## BEGIN DATA EXTRACT
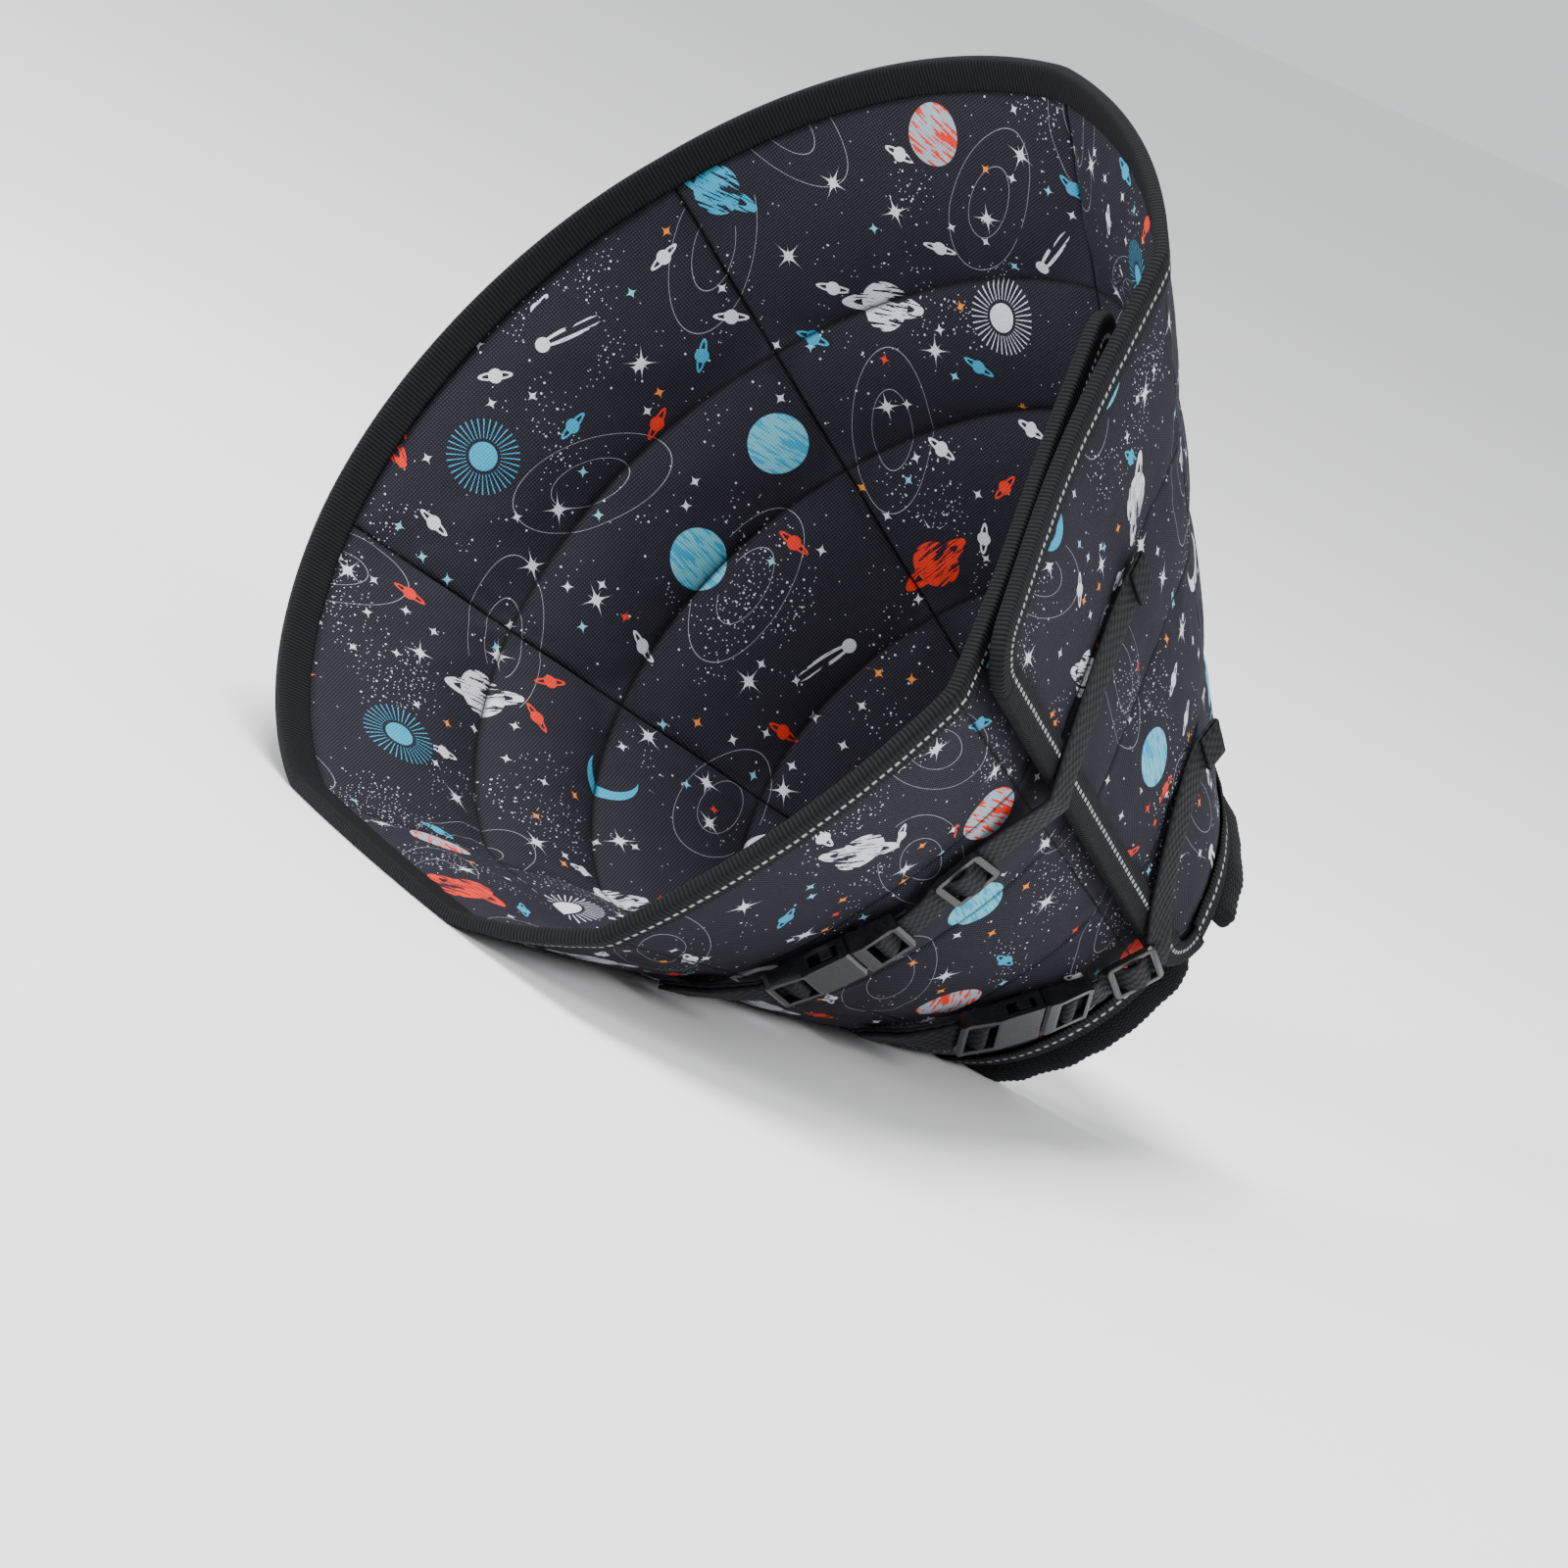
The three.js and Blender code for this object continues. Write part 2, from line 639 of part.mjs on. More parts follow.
function slide() {
  const outline = bothSides([
    [-SLIDE_HALF, HALF_WIDTH - ROUNDED],
    [-SLIDE_HALF + ROUNDED * 0.3, HALF_WIDTH - ROUNDED * 0.3],
    [-SLIDE_HALF + ROUNDED, HALF_WIDTH],
    [SLIDE_HALF - ROUNDED, HALF_WIDTH],
    [SLIDE_HALF - ROUNDED * 0.3, HALF_WIDTH - ROUNDED * 0.3],
    [SLIDE_HALF, HALF_WIDTH - ROUNDED],
  ]);
  const [near, far] = [SLIDE_BAR / 2, SLIDE_BAR / 2 + SLIDE_SLOT];
  const slots = [[-far, -near], [near, far]].map((span) => block(span, [-1, SLIDE_TOP + 1], HALF_PASSAGE));
  return fromManifold(plate(outline, [SLIDE_BOTTOM, SLIDE_TOP]).subtract(slots[0]).subtract(slots[1]));
}

// Webbing, as a path seen from its edge

// A band as thick and as wide as the webbing along a path.
function band(path) {
  const steps = path.length - 1;
  const points = path.map(([x, y]) => new THREE.Vector2(x, y));
  return bend(new THREE.BoxGeometry(steps, 2, 1, steps, 1, 1), (local) => {
    const i = Math.round(local.x + steps / 2);
    const incoming = points[Math.max(i, 1)].clone().sub(points[Math.max(i, 1) - 1]).normalize();
    const next = Math.min(i, steps - 1);
    const outgoing = points[next + 1].clone().sub(points[next]).normalize();
    const heading = incoming.clone().add(outgoing).normalize();
    const reach = (local.y * FACE) / Math.max(heading.dot(incoming), 0.5);
    const edge = new THREE.Vector2(-heading.y, heading.x).multiplyScalar(reach).add(points[i]);
    return new THREE.Vector3(edge.x, edge.y, local.z * WEBBING_WIDTH);
  });
}

// Part of a circle, angles in degrees.
function arc([x, y], radius, from, to, steps) {
  return Array.from({ length: steps + 1 }, (_, i) => {
    const angle = THREE.MathUtils.degToRad(THREE.MathUtils.lerp(from, to, i / steps));
    return [x + radius * Math.cos(angle), y + radius * Math.sin(angle)];
  });
}

// The webbing's way round a bar, from the layer below to the layer above. side: 1 where the webbing
// comes from larger x, -1 where it comes from smaller x.
const RISE_TO_BAR = 2.8;
const DROP_FROM_BAR = 4.4;
const LEVEL_AGAIN = 6;

function roundBar(barX, side) {
  const turn = arc([0, BAR_HEIGHT], WRAP, -90, -320, 10).map(([x, y]) => [barX + side * x, y]);
  return [[barX + side * RISE_TO_BAR, 0], ...turn, [barX + side * DROP_FROM_BAR, LAYER]];
}

function tab(line) {
  const barX = line.middleOf.buckle - BAR_PLACE;
  return line.lay(band([
    ...line.level(0, barX - RISE_TO_BAR * 2, 0),
    ...roundBar(barX, -1),
    ...line.level(barX - LEVEL_AGAIN, 0, LAYER),
  ]));
}

// Over the slide's bar, the webbing turns up and down through the middle of each slot.
const OVER_BAR = SLIDE_BAR / 2 + 0.3;
const BESIDE_BAR = SLIDE_BAR / 2 + SLIDE_SLOT - 0.6;
const PAST_SLIDE = SLIDE_HALF + 1;
const STEP_DOWN = 3;

function strap(line) {
  const barX = line.middleOf.buckle + BAR_PLACE;
  const slideX = line.middleOf.slide;
  const end = line.at[line.at.length - 1];
  const foldX = end - LAYER / 2;
  const beforeSlide = slideX - PAST_SLIDE;
  const returnEnd = Math.min(barX + SEWN_RETURN, beforeSlide - STEP_DOWN * 2);
  return line.lay(band([
    [returnEnd, 0],
    ...roundBar(barX, 1),
    ...line.level(barX + LEVEL_AGAIN, beforeSlide - STEP_DOWN, LAYER),
    [beforeSlide, 0],
    [slideX - BESIDE_BAR, 0],
    [slideX - OVER_BAR, OVER_SLIDE],
    [slideX + OVER_BAR, OVER_SLIDE],
    [slideX + BESIDE_BAR, 0],
    ...line.level(slideX + PAST_SLIDE, foldX - LAYER, 0),
    ...arc([foldX, LAYER / 2], LAYER / 2, -90, 90, 4),
    ...line.level(foldX - LAYER, end - WEBBING_HEM, LAYER),
  ]));
}

// The drawcord leaves the knit's end as two strands, runs through the lock and ends in a loop, laid on
// the floor behind the neck. One strand of it, the other being its mirror image. ahead: distance from
// the knit the way the cord points. aside: distance from the middle of the two. height: of its middle.
const STRAND = [
  { ahead: 6, aside: 3, height: 7.8 },
  { ahead: 12, aside: 2.8, height: 5.4 },
  { ahead: 18, aside: 2.8, height: 4.1 },
  { ahead: 24.5, aside: 2.8, height: 4 },
  { ahead: 31, aside: 2.8, height: 3.9 },
  { ahead: 37, aside: 3.3, height: 2.3 },
  { ahead: 44, aside: 4.8, height: 2 },
  { ahead: 51, aside: 6.8, height: 2 },
  { ahead: 57, aside: 7.3, height: 2 },
  { ahead: 61.5, aside: 4.8, height: 2 },
];
const LOOP_END = { ahead: 63, height: 2 };
const LOCK_AHEAD = 24.5;

function strandEnd(turn) {
  return onWall(turn, slant(turn) + KNIT_LENGTH + CORD / 3, KNIT_CHANNEL);
}

const CORD_START = strandEnd(STRAND_TURNS[0]).lerp(strandEnd(STRAND_TURNS[1]), 0.5);
const CORD_WAY = new THREE.Vector3(-Math.sin(CORD_ANGLE), Math.cos(CORD_ANGLE), 0);
const CORD_SIDE = new THREE.Vector3(Math.cos(CORD_ANGLE), Math.sin(CORD_ANGLE), 0);

function cordPoint({ ahead, aside = 0, height }, side = 1) {
  const point = CORD_START.clone().setZ(height);
  return point.addScaledVector(CORD_WAY, ahead).addScaledVector(CORD_SIDE, side * aside);
}

function drawcord() {
  const path = new THREE.CatmullRomCurve3([
    strandEnd(STRAND_TURNS[0]),
    ...STRAND.map((place) => cordPoint(place)),
    cordPoint(LOOP_END),
    ...STRAND.map((place) => cordPoint(place, -1)).reverse(),
    strandEnd(STRAND_TURNS[1]),
  ]);
  const circle = arc([0, 0], CORD / 2, 0, 360 * (1 - 1 / CORD_SIDES), CORD_SIDES - 1);
  const tube = new THREE.ExtrudeGeometry(shapeOf(circle), { steps: CORD_STEPS, extrudePath: path });
  return closed(tube);
}

// The lock: x along the cord, y up and z across it, to the side of the button.

function cordLockBody() {
  const [halfLength, halfWidth, halfHeight] = [LOCK_LENGTH / 2, LOCK_WIDTH / 2, LOCK_HEIGHT / 2];
  const outline = bothSides([
    [-halfLength, halfWidth - CHAMFER],
    [-halfLength + CHAMFER, halfWidth],
    [halfLength - CHAMFER, halfWidth],
    [halfLength, halfWidth - CHAMFER],
  ]);
  let body = plate(outline, [-halfHeight, halfHeight]);
  for (const side of [-1, 0, 1]) {
    const middleOfRidge = side * (halfLength - RIDGE);
    const ridge = new THREE.BoxGeometry(RIDGE, LOCK_HEIGHT - RIDGE, RIDGE);
    body = body.add(toManifold(ridge.translate(middleOfRidge, 0, -halfWidth)));
  }
  for (const side of [-1, 1]) {
    const radius = CORD / 2 + CLEARANCE;
    const hole = new THREE.CylinderGeometry(radius, radius, LOCK_LENGTH + 2, 12);
    hole.rotateZ(Math.PI / 2).translate(0, 0, (side * STRANDS_APART) / 2);
    body = body.subtract(toManifold(hole));
  }
  const room = CLEARANCE * 2;
  const pocket = new THREE.BoxGeometry(BUTTON_STEM + room, BUTTON_STEM + room, STEM_LENGTH + room);
  return fromManifold(body.subtract(toManifold(pocket.translate(0, 0, halfWidth))));
}

function cordLockButton() {
  const start = LOCK_WIDTH / 2 + CLEARANCE;
  const head = new THREE.BoxGeometry(BUTTON_HEAD, BUTTON_HEIGHT, LOCK_BUTTON);
  const stem = new THREE.BoxGeometry(BUTTON_STEM, BUTTON_STEM, STEM_LENGTH);
  const button = toManifold(head.translate(0, 0, start + LOCK_BUTTON / 2));
  return fromManifold(button.add(toManifold(stem.translate(0, 0, start))));
}

function placeLock(mesh) {
  const up = new THREE.Vector3(0, 0, 1);
  const centre = cordPoint({ ahead: LOCK_AHEAD, height: LOCK_HEIGHT / 2 });
  mesh.applyMatrix4(new THREE.Matrix4().makeBasis(CORD_WAY, up, CORD_SIDE).setPosition(centre));
  return mesh;
}

// Where the straps lie. share: share of the way from the mouth to the neck. lift: height over the
// pads. carries: the stiff piece on the way to the next mark. Turns below zero are on the wall under
// the flap, the others on the flap itself.
const UPPER_STRAP = [
  { turn: -33, share: 0.318 },
  { turn: -37, share: 0.32 },
  { turn: -40, share: 0.322, lift: 0.6 },
  { turn: -46, share: 0.33, lift: 2.6, carries: 'buckle' },
  { turn: -66, share: 0.36, lift: 2.6 },
  { turn: -71, share: 0.363, lift: 1, carries: 'slide' },
  { turn: -79.5, share: 0.36, lift: 1 },
  { turn: -84, share: 0.355, lift: 2.5 },
  { turn: -88.5, share: 0.35, lift: 7.6 },
  { turn: 267.5, share: 0.342, lift: 0.4 },
  { turn: 262, share: 0.335 },
  { turn: 256, share: 0.33 },
  { turn: 250, share: 0.327 },
  { turn: 244, share: 0.325 },
  { turn: 238, share: 0.325 },
  { turn: 232, share: 0.327, lift: 0.6 },
];

const NECK_STRAP = [
  { turn: -36, share: 0.7 },
  { turn: -40, share: 0.705 },
  { turn: -44, share: 0.712, lift: 1.2 },
  { turn: -50, share: 0.73, lift: 3.6, carries: 'buckle' },
  { turn: -76.5, share: 0.85, lift: 3.6 },
  { turn: -78.5, share: 0.855, lift: 3.4, carries: 'slide' },
  { turn: -90.5, share: 0.868, lift: 9.6 },
  { turn: 266.5, share: 0.85, lift: 0.9 },
  { turn: 261, share: 0.81 },
  { turn: 255, share: 0.78 },
  { turn: 249, share: 0.76 },
  { turn: 243, share: 0.75 },
  { turn: 237, share: 0.745 },
  { turn: 231, share: 0.745, lift: 0.6 },
  { turn: 225, share: 0.747, lift: 4 },
];

const CLOTH = { color: 0x26252f, roughness: 0.85 };
const TAPE_CLOTH = { color: 0x1b1c1f, roughness: 0.85 };
const KNIT_CLOTH = { color: 0x121315, roughness: 0.9 };
const PLASTIC = { color: 0x17181b, roughness: 0.3 };

const cone = new THREE.Group();
cone.add(named('quilted_fan', quiltedFan(), CLOTH));
cone.add(named('mouth_binding', foldedTape(endStations(false)), TAPE_CLOTH));
cone.add(named('neck_binding', foldedTape(endStations(true)), TAPE_CLOTH));
cone.add(named('flap_edge_binding', foldedTape(sideStations(true)), TAPE_CLOTH));
cone.add(named('inner_edge_binding', foldedTape(sideStations(false)), TAPE_CLOTH));
cone.add(named('knit_collar', knitCollar(), KNIT_CLOTH));

for (const [prefix, marks] of [['upper', UPPER_STRAP], ['neck', NECK_STRAP]]) {
  const line = new StrapLine(marks);
  const socket = named(`${prefix}_buckle_socket`, buckleSocket().rotateY(Math.PI), PLASTIC);
  const plug = named(`${prefix}_buckle_plug`, bucklePlug(), PLASTIC);
  cone.add(named(`${prefix}_tab`, tab(line), TAPE_CLOTH));
  cone.add(named(`${prefix}_strap`, strap(line), TAPE_CLOTH));
  cone.add(line.place(socket, line.middleOf.buckle));
  cone.add(line.place(plug, line.middleOf.buckle));
  cone.add(line.place(named(`${prefix}_slide`, slide(), PLASTIC), line.middleOf.slide));
}

// The origin is on the floor under the middle of the cone, the drawcord not counted.
const box = new THREE.Box3().setFromObject(cone);
const middleOfBox = box.getCenter(new THREE.Vector3());
cone.position.set(-middleOfBox.x, -middleOfBox.y, -box.min.z);

cone.add(named('drawcord', drawcord(), TAPE_CLOTH));
cone.add(placeLock(named('cord_lock_body', cordLockBody(), PLASTIC)));
cone.add(placeLock(named('cord_lock_button', cordLockButton(), PLASTIC)));

export default cone;
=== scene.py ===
import math

import bmesh
import bpy
import numpy as np
from mathutils import Euler, Matrix, Vector


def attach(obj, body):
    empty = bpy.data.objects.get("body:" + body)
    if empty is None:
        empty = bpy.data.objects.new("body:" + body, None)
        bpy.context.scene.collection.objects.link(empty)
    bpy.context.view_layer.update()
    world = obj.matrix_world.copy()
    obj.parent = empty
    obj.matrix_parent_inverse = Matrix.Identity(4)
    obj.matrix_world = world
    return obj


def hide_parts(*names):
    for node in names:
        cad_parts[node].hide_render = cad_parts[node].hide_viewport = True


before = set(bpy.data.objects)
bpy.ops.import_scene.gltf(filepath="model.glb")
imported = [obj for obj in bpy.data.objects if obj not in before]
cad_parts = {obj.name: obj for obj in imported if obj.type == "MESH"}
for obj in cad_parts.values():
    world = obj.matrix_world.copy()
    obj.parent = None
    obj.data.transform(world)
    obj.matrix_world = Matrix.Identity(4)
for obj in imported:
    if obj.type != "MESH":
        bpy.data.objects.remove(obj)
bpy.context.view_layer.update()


# The camera
# It looks into the mouth from the front and one side, a little above the floor. It leans as much as
# the cone leant in the photograph.

EYE = (2.06377, -1.48202, 0.46511)
EYE_TURNED = (80.0558, -25.4948, 58.7369)

lens = bpy.data.cameras.new("camera")
lens.lens = 180
lens.sensor_width = 36
lens.clip_end = 20
camera = bpy.data.objects.new("camera", lens)
camera.location = EYE
camera.rotation_euler = Euler([math.radians(angle) for angle in EYE_TURNED])
bpy.context.scene.collection.objects.link(camera)
bpy.context.scene.camera = camera


# The drawcord
# A soft round braid of black polyester, 3.6 mm thick. Both its ends are in the knit's channel, and the
# loop between them lies on the floor. The points are in millimetres.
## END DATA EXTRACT
-- TASK TO COMPLETE --
All lines above from the one containing "cone.add(named('drawcord', drawcord(), TAPE_CLOTH));" to the one containing "# the cone leant in the photograph." must be repeated exactly, both lines included, and no others.

-- SOLUTION FOR THIS TASK --
cone.add(named('drawcord', drawcord(), TAPE_CLOTH));
cone.add(placeLock(named('cord_lock_body', cordLockBody(), PLASTIC)));
cone.add(placeLock(named('cord_lock_button', cordLockButton(), PLASTIC)));

export default cone;
=== scene.py ===
import math

import bmesh
import bpy
import numpy as np
from mathutils import Euler, Matrix, Vector


def attach(obj, body):
    empty = bpy.data.objects.get("body:" + body)
    if empty is None:
        empty = bpy.data.objects.new("body:" + body, None)
        bpy.context.scene.collection.objects.link(empty)
    bpy.context.view_layer.update()
    world = obj.matrix_world.copy()
    obj.parent = empty
    obj.matrix_parent_inverse = Matrix.Identity(4)
    obj.matrix_world = world
    return obj


def hide_parts(*names):
    for node in names:
        cad_parts[node].hide_render = cad_parts[node].hide_viewport = True


before = set(bpy.data.objects)
bpy.ops.import_scene.gltf(filepath="model.glb")
imported = [obj for obj in bpy.data.objects if obj not in before]
cad_parts = {obj.name: obj for obj in imported if obj.type == "MESH"}
for obj in cad_parts.values():
    world = obj.matrix_world.copy()
    obj.parent = None
    obj.data.transform(world)
    obj.matrix_world = Matrix.Identity(4)
for obj in imported:
    if obj.type != "MESH":
        bpy.data.objects.remove(obj)
bpy.context.view_layer.update()


# The camera
# It looks into the mouth from the front and one side, a little above the floor. It leans as much as
# the cone leant in the photograph.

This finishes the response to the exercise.